Nehru’s role before independence in bringing about the partition of the country is also reprehensible. Maulana Azad’s remarks (Maulana Abul Kalam Azad, India Wins Freedom, Orient Longman, Madras, Complete Version, Reprinted 1993) on the man in the context of his press interview which gave Jinnah an opportunity to retract his acceptance of the Cabinet Mission proposals, are quite instructive in this regard. These details have been deleted from our history books by the so-called historians receiving largesse from Nehru’s government (read Arun Shourie’s  Eminent Historians, Their Technology, Their Line, Their Fraud, ASA, New Delhi, 1st  Ed., 1998). Very briefly, what happened is this: in 1946 the British Cabinet sent a very high-powered team under the leadership of Lord Pethick-Lawrence to negotiate with Indian leaders (principally those of the Congress and the Muslim League) the modalities of granting independence to India. The team had talks with the leaders and came up with a plan in June 1946 which was called the ‘Grouping Plan’. The sum and substance of this plan was that India would remain one. There would be a weak centre with a few subjects such as currency, foreign affairs and communications, and the remaining powers would all vest in the provinces. The Congress accepted the plan and so did the Muslim League, though somewhat reluctantly. At that time Maulana Azad had just relinquished the presidency of the Congress in favour of Jawaharlal Nehru. However Nehru in a press conference held on July 10 in Bombay resiled from this position and declared that the Congress would enter the Constituent Assembly ‘completely unfettered by agreements and free to meet all situations as they arise’ ; and also that grouping of provinces, as proposed by the mission, will not work. Consequent upon this, the Muslim League on July 29 withdrew their acceptance of the Cabinet Mission proposals.
Maulana Azad has termed this act of Jawaharlal Nehru an ‘astonishing statement’ and “one of those unfortunate events that change the course of history”. He also deeply regretted that on April 26, 1946, while stepping down from the Presidency of the Congress he had issued a statement proposing the name of Jawaharlal Nehru as the next President of the Congress, and had appealed to all Congressmen that they should elect him unanimously.
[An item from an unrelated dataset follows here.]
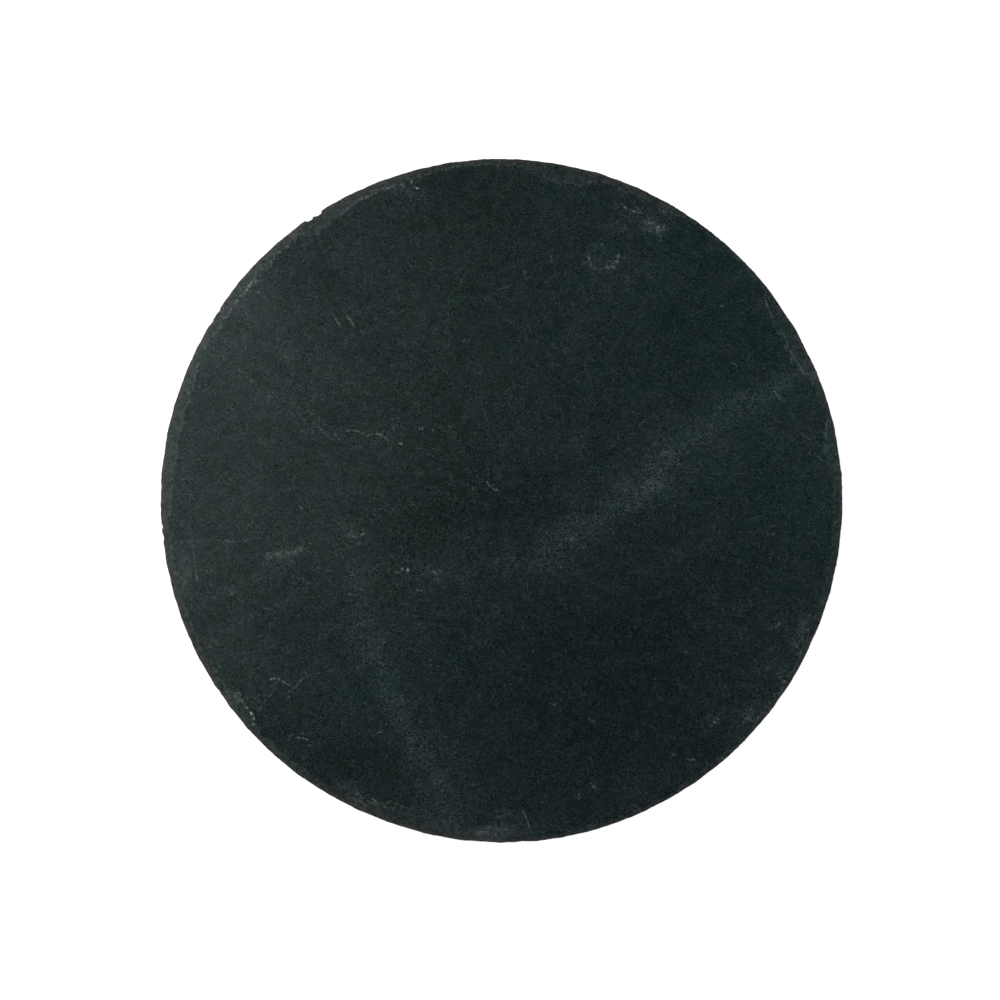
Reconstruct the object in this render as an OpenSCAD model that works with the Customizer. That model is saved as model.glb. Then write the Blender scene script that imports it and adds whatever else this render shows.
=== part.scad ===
// Round serving board of riven slate with a hand-chiselled edge, on four stick-on rubber feet.
// The feet stand on Z = 0, and the board's centre is over X = Y = 0.

/* [Slate] */
// Diameter of the board
board_d = 300; // [240:5:400]
// Thickness of the slate
slate_t = 6; // [5:0.5:10]

/* [Chiselled edge] */
// Width of a full chip, seen from above
chip_w = 5; // [4:0.25:7]
// Height of plain edge that the deepest chip leaves below it
edge_land = 1.5; // [1:0.25:2.5]
// Width of a full chip on the underside
under_chip_w = 3; // [2.5:0.25:5]
// Deepest nick in the outline
nick_depth = 1.2; // [0.5:0.1:2]
// Radius of the tool that leaves a nick
nick_r = 6; // [4:0.5:12]
// Thickness of the thin flakes that split away behind the chips
flake_t = 0.4; // [0.2:0.05:0.8]

/* [Feet] */
// Diameter of a foot where it sticks to the slate
foot_top_d = 14; // [12:0.5:20]
// Diameter of a foot where it stands, before its edge is rounded
foot_base_d = 11; // [8:0.5:12]
// Height of a foot
foot_t = 3; // [2:0.25:6]
// Radius of the foot's lower edge
foot_edge_r = 0.8; // [0.3:0.1:1.5]
// Distance from the board's edge to the middle of a foot
foot_inset = 30; // [20:1:60]
// Direction of the first foot, seen from above
foot_angle = 45; // [0:5:85]

/* [Adhesive] */
// Thickness of the adhesive film between a foot and the slate
adhesive_t = 0.3; // [0.1:0.05:0.6]
// How far the film stays inside the foot's rim
adhesive_margin = 0.5; // [0.2:0.1:1]

/* [Hidden] */
foot_count = 4;
$fn = 96;
// Facets of a foot's rounded edge
foot_edge_steps = 6;
// How far a cutting shape runs past the face that it cuts
overrun = 1;

board_r = board_d / 2;
// Depth of a full chip at the rim
chip_drop = slate_t - edge_land;
// The slate's lower face lies on the adhesive, which lies on the feet
slate_bottom = foot_t + adhesive_t;
slate_top = slate_bottom + slate_t;
foot_place_r = board_r - foot_inset;
adhesive_r = foot_top_d / 2 - adhesive_margin;

// Chips along the upper edge, anticlockwise from +X: the direction of the chip's middle and half the
// angle that it spans, then its width as a share of chip_w and its depth as a share of chip_drop
chip_shares = [
    [1, 5.6, 0.8, 0.7], [8.3, 5.2, 1.25, 0.85], [15.2, 4.6, 0.75, 0.7], [20.5, 4, 0.7, 0.6],
    [26.3, 5.2, 1.5, 0.95], [33.6, 5.2, 1.42, 0.9], [40.8, 4, 0.42, 0.5], [46, 4.4, 0.36, 0.45],
    [52, 4.4, 0.36, 0.5], [57.5, 4.2, 0.45, 0.55], [63, 5, 0.66, 0.7], [69.6, 5, 0.62, 0.7],
    [78.4, 5.4, 1.58, 0.95], [84, 4.2, 1.25, 0.85], [90, 4.4, 0.6, 0.6], [95.8, 4.6, 0.62, 0.65],
    [101.8, 4.8, 0.7, 0.7], [107.8, 5, 0.86, 0.8], [113.8, 5, 0.86, 0.8], [118.8, 3.6, 1, 0.8],
    [123, 4, 1.42, 1], [128.6, 4, 0.85, 0.8], [133.2, 4, 0.95, 0.85], [137.8, 4, 0.98, 0.9],
    [142.4, 4, 0.95, 0.85], [147, 4, 0.95, 0.9], [151.4, 3.6, 0.68, 0.7], [155.6, 4, 0.85, 0.8],
    [160.6, 4.6, 1.2, 0.95], [166, 5.2, 1.2, 0.9], [171.8, 5.2, 1.18, 0.95], [177.6, 5.2, 1.15, 0.85],
    [183.4, 4.2, 0.8, 0.8], [188, 4.2, 1.05, 0.85], [192.8, 4.2, 1.1, 0.9], [198, 4.6, 0.85, 0.75],
    [203.8, 5, 0.75, 0.7], [210, 5, 0.7, 0.7], [215.4, 3.4, 1.05, 0.85], [219.4, 3.4, 1.25, 0.9],
    [224.6, 4.6, 0.76, 0.7], [230.6, 5, 0.65, 0.7], [236.6, 5, 0.62, 0.65], [242.4, 4.8, 0.72, 0.7],
    [248, 4, 1.1, 0.8], [253.6, 5, 1.2, 0.85], [260, 5, 0.9, 0.75], [266.8, 4, 1.35, 0.9],
    [272.6, 4, 1.2, 0.85], [278, 4.2, 0.4, 0.5], [283.6, 4.4, 0.32, 0.4], [289.4, 4.6, 0.32, 0.45],
    [295.4, 4.6, 0.34, 0.4], [301.4, 4.6, 0.42, 0.5], [307.2, 4.6, 0.55, 0.6], [312.6, 4.4, 0.45, 0.5],
    [318.6, 4.6, 0.8, 0.7], [324.6, 4.6, 0.5, 0.55], [330, 4.4, 0.45, 0.5], [335.6, 4.8, 0.85, 0.75],
    [341.6, 4.8, 0.55, 0.6], [347.6, 4.8, 0.62, 0.65], [353.8, 5, 0.8, 0.7]
];

// Chips along the lower edge, in the same form: width as a share of under_chip_w, depth of edge_land
under_chip_shares = [
    [12, 4, 0.8, 0.5], [37, 3.4, 0.6, 0.4], [58, 4.4, 1, 0.6], [83, 3.6, 0.7, 0.5],
    [110, 4, 0.9, 0.6], [139, 4.4, 1, 0.55], [163, 3.6, 0.7, 0.4], [196, 4.4, 1, 0.6],
    [221, 3.4, 0.6, 0.5], [247, 4, 0.8, 0.55], [281, 4.4, 0.9, 0.5], [309, 3.6, 0.7, 0.45],
    [338, 4.2, 0.9, 0.6]
];

// Nicks in the outline: direction, radius as a share of nick_r and depth as a share of nick_depth
nick_shares = [
    [122.6, 1, 0.8], [124.2, 0.7, 1], [147.4, 0.5, 0.3], [149.6, 0.5, 0.35],
    [184.4, 0.7, 0.45], [186.4, 0.8, 0.4], [193.4, 1, 0.35]
];

// Thin flakes lost behind the chips, as outlines of a direction and a share of the board's radius
flake_shares = [
    [[186.4, 1.02], [187, 0.914], [190.5, 0.909], [193, 0.913], [195, 0.921], [195.4, 1.02]],
    [[249, 1.02], [250, 0.95], [253, 0.944], [257, 0.938], [261, 0.946], [263, 1.02]],
    [[264.6, 1.02], [265, 0.951], [268.6, 0.949], [269.4, 1.02]],
    [[331, 1.02], [332, 0.955], [335, 0.944], [338, 0.952], [339, 1.02]]
];

// Radius of the circle that a ball cuts in a face when it bites bite_w in from the rim at its middle
// and meets the rim half_span to either side
function ring_r(bite_w, half_span) =
    (pow(board_r, 2) + pow(board_r - bite_w, 2) - 2 * board_r * (board_r - bite_w) * cos(half_span))
    / (2 * (board_r * cos(half_span) - board_r + bite_w));

// Height of that ball's centre above the face when it leaves the rim drop below the face
function ball_rise(ring, bite_w, drop) =
    (2 * ring * bite_w - pow(bite_w, 2) - pow(drop, 2)) / (2 * drop);

// Points of an outline given as directions and shares of the board's radius
function polar_points(outline) =
    [for (p = outline) board_r * p[1] * [cos(p[0]), sin(p[0])]];

// Ball that takes one chip off an upper edge in the plane Z = 0
module chip_ball(direction, half_span, bite_w, drop) {
    ring = ring_r(bite_w, half_span);
    rise = ball_rise(ring, bite_w, drop);
    rotate([0, 0, direction])
        translate([board_r - bite_w + ring, 0, rise])
            sphere(r = norm([ring, rise]));
}

module upper_chips() {
    translate([0, 0, slate_top])
        for (c = chip_shares)
            chip_ball(c[0], c[1], c[2] * chip_w, c[3] * chip_drop);
}

module lower_chips() {
    translate([0, 0, slate_bottom])
        mirror([0, 0, 1])
            for (c = under_chip_shares)
                chip_ball(c[0], c[1], c[2] * under_chip_w, c[3] * edge_land);
}

module nicks() {
    for (n = nick_shares)
        rotate([0, 0, n[0]])
            translate([board_r - n[2] * nick_depth + n[1] * nick_r, 0, slate_bottom - overrun])
                cylinder(r = n[1] * nick_r, h = slate_t + 2 * overrun);
}

module flakes() {
    translate([0, 0, slate_top - flake_t])
        for (outline = flake_shares)
            linear_extrude(height = flake_t + overrun)
                polygon(polar_points(outline));
}

module slate_board() {
    color([0.16, 0.2, 0.2])
        difference() {
            translate([0, 0, slate_bottom])
                cylinder(r = board_r, h = slate_t);
            upper_chips();
            lower_chips();
            nicks();
            flakes();
        }
}

// Half section of a foot: it tapers down to its base, and an arc rounds the edge that it stands on
module foot_section() {
    taper = atan((foot_top_d - foot_base_d) / 2 / foot_t);
    arc_x = foot_base_d / 2 - foot_edge_r * (1 - sin(taper)) / cos(taper);
    arc_turn = 90 - taper;
    arc_points = [
        for (i = [0 : foot_edge_steps])
            let (a = -90 + arc_turn * i / foot_edge_steps)
                [arc_x + foot_edge_r * cos(a), foot_edge_r + foot_edge_r * sin(a)]
    ];
    polygon(concat([[0, 0]], arc_points, [[foot_top_d / 2, foot_t], [0, foot_t]]));
}

module foot(index) {
    color([0.06, 0.06, 0.06])
        rotate([0, 0, foot_angle + index * 360 / foot_count])
            translate([foot_place_r, 0, 0])
                rotate_extrude()
                    foot_section();
}

module foot_adhesive(index) {
    color([0.75, 0.74, 0.7])
        rotate([0, 0, foot_angle + index * 360 / foot_count])
            translate([foot_place_r, 0, foot_t])
                cylinder(r = adhesive_r, h = adhesive_t);
}

slate_board();
foot(0);  // foot_1
foot(1);  // foot_2
foot(2);  // foot_3
foot(3);  // foot_4
foot_adhesive(0);  // foot_adhesive_1
foot_adhesive(1);  // foot_adhesive_2
foot_adhesive(2);  // foot_adhesive_3
foot_adhesive(3);  // foot_adhesive_4
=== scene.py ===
import math
import bpy
import numpy as np
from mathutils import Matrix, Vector


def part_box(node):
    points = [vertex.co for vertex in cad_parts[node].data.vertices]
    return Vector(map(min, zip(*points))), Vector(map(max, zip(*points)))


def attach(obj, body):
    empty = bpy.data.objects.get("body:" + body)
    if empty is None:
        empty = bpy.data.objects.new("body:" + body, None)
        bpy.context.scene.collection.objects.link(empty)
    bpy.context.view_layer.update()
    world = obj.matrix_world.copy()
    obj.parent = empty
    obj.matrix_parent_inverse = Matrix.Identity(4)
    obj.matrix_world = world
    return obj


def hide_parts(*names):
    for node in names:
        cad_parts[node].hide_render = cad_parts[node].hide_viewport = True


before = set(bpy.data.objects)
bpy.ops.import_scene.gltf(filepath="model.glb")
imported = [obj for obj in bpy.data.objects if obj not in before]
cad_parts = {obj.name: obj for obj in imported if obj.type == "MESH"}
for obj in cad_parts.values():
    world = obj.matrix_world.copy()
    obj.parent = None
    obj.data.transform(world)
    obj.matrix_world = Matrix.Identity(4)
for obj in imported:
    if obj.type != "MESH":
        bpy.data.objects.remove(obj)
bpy.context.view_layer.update()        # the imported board: slate, feet and adhesive films

# The board's sizes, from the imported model, in metres
slateLow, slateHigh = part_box("slate_board")
boardRadius = (slateHigh.x - slateLow.x) / 2
slateTop = slateHigh.z
slateBottom = slateLow.z
slateThick = slateTop - slateBottom
mm = 0.001
footNames = ["foot_1", "foot_2", "foot_3", "foot_4"]
filmNames = ["foot_adhesive_1", "foot_adhesive_2", "foot_adhesive_3", "foot_adhesive_4"]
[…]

He called this the greatest blunder of his political life. He goes on to say that his second mistake was not supporting Sardar Vallabhbhai Patel who, had he become the Congress President, would never have committed the mistake Jawaharlal made, and which gave Jinnah the opportunity of sabotaging the Cabinet Mission plan. The book was first published in 1958, after his death, but in accordance with his wishes, thirty pages of the book were withheld, to be published thirty years later. In this part of the book he writes “Jawaharlal Nehru was one of my dearest friends and his contribution to India’s national life is second to none. I have nevertheless to say with regret that this was not the first time that he did immense harm to the national cause. He had committed an almost equal blunder in 1937 when the first elections were held under the Government of India Act 1935 when he refused to honour a pre-election understanding with the Muslim League. M.C.Chagla in his autobiography has also been critical of this terrible mistake of Nehru.
Together with withdrawal of acceptance of the Cabinet Mission proposals the Muslim League also announced that August 16, 1946 will be a day of ‘Direct Action’ by the League in support of Pakistan. No explanation was forthcoming as to what would constitute such ‘Direct Action’. This Direct Action eventually turned out to as bloodbath known as the The Great Calcutta Killings of 16-20 August 1946.
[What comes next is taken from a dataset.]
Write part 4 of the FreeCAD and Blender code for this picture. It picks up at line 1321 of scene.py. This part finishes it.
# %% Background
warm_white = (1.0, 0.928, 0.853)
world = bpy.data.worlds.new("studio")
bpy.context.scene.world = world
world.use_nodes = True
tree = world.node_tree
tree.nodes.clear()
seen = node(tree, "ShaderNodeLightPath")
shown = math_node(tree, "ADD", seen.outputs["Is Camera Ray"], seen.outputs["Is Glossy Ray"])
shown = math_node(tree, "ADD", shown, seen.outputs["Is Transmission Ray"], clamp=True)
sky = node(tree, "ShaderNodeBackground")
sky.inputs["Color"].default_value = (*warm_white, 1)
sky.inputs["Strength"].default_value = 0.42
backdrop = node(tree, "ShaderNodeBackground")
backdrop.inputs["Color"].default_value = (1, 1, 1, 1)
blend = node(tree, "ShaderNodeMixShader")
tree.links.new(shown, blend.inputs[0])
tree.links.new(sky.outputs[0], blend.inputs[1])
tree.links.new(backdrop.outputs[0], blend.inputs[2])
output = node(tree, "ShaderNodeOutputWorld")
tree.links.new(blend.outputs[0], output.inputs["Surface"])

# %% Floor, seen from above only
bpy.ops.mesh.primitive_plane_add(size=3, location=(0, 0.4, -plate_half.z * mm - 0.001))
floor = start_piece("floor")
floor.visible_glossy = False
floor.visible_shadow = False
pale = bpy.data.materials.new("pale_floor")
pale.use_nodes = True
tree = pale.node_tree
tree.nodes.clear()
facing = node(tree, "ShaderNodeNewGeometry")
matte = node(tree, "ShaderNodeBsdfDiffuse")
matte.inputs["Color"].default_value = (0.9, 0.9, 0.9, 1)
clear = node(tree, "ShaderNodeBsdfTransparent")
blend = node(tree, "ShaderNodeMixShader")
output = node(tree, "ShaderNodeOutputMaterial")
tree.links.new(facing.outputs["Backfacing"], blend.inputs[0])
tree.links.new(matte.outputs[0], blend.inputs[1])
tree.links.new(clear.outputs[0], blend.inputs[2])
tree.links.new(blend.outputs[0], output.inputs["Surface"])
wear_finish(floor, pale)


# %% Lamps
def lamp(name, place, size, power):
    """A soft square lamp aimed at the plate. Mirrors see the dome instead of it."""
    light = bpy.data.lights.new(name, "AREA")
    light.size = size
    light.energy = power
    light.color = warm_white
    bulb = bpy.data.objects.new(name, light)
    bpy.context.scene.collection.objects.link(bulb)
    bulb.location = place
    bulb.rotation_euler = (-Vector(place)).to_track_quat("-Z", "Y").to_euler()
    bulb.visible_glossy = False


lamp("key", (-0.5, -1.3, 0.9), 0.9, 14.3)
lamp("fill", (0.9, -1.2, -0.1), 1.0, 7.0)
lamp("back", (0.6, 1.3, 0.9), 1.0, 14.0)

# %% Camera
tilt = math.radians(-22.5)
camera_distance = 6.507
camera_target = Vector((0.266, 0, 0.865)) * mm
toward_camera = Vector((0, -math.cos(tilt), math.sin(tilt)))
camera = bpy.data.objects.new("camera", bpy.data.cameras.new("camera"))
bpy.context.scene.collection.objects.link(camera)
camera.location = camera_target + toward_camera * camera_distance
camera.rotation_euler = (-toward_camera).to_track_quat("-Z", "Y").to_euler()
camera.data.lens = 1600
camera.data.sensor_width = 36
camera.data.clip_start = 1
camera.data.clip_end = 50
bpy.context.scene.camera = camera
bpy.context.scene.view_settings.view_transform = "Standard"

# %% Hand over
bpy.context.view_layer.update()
Another very astute and knowledgeable person who saw him at close range is the relatively unknown Benoy Mukhopadhyay, Chief Press Adviser and Registrar of Newspapers, Government of India, around 1947 and later Secretary, Press Council of India. Mukhopadhyay is known in Bengali literature by his pseudonym Jajabor, and is credited with writing the classics Drishtipat and Jhelum Nodir Tire.  In an interview to the Bangla fortnightly Desh, he has described Nehru as a 'Political Somnambulist', a person living in his own dreamland of political make-believe. He reminisces on the Nehru-coined slogan of the 1950s, 'Hindi-Chini bhai bhai' (Indians and Chinese are brothers) which culminated in the Chinese attacking India in 1962. The attack was preceded by frequent border incursions by the Chinese across the McMahon line, a fact that Nehru simply chose to ignore, because it did not fit in with his pre-set notions of Sino-Indian friendship. Mukhopadhyay describes Nehru as imagining 'secularism' (one of the most misused words in India) to be the panacea for all centrifugal and divisive tendencies. He chose to forget that there was such a thing as pan-Islamism, that Islam called upon all its followers to unite regardless of nationality, that Allahu Akbar was not merely a religious slogan but a political exhortation as well.
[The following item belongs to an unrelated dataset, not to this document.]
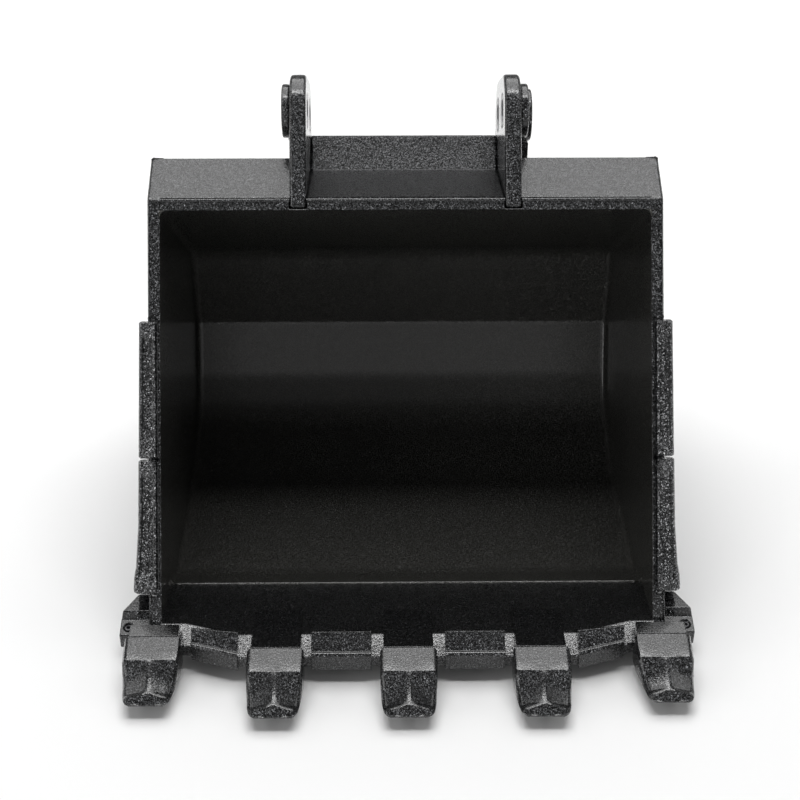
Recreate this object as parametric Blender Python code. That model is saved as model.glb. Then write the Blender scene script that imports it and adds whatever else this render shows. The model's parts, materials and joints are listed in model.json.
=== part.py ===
"""Excavator bucket for a hobby-scale digger, built as an assembly of separate solids.

Frame: X to the right, Y from the teeth towards the back, Z up. The origin is on the
ground under the middle of the bucket. All sizes below are millimetres.
"""

import math

import bmesh
import bpy
from mathutils import Matrix, Vector

MM = 0.001
GAP = 0.12

# Shell
OUTER_WIDTH = 110.0
SIDE_THICKNESS = 2.6
WALL = 2.45
HALF_WIDTH = OUTER_WIDTH / 2
INNER_HALF = HALF_WIDTH - SIDE_THICKNESS
SHELL_HALF = INNER_HALF - GAP

# Side profile of the inner wall, as (Y, Z, corner radius), from the mouth's top to the lip
MOUTH_TOP = (22.6, 81.6, 0.0)
TOP_BEND = (65.9, 49.6, 6.0)
BACK_CREASE = (66.4, 28.2, 3.0)
HEEL = (57.5, 9.0, 20.0)
FLOOR_BACK = (36.0, 2.4, 25.0)
FLOOR_FRONT = (-2.0, 2.4, 9.0)
LIP_CREASE = (-9.8, 5.8, 0.0)
MOUTH_DOWN = Vector((-0.545, -0.839))
MOUTH_NORMAL = Vector((-0.839, 0.545))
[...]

All his misdeeds could be forgiven if, with his untrammeled power and his foreign exchange reserves in the form of ‘sterling balance’ he could take the country forward economically. Alas, he did no such thing. He did not believe in the creation of wealth or the profit motive as being the driving engine behind economic development. Thus, a strange phenomenon was manifest: while countries like Germany, Japan, Singapore and South Korea (which, unlike India did not have a single building intact in their country in 1947) went ahead with development and raised themselves to the first world in no time, India was left languishing with its begging bowl in hand, forever a poor country. Meanwhile Nehru, who had become something like an international busybody, created a ‘Neutralist Bloc’ with Tito of Yugoslavia, Nkrumah of Ghana and Sukarno of Indonesia, while at the same time losing his credibility by adopting a duplicitous policy between the Suez crisis and the Soviet invasion of Hungary, both of which took place at around the same time in 1956.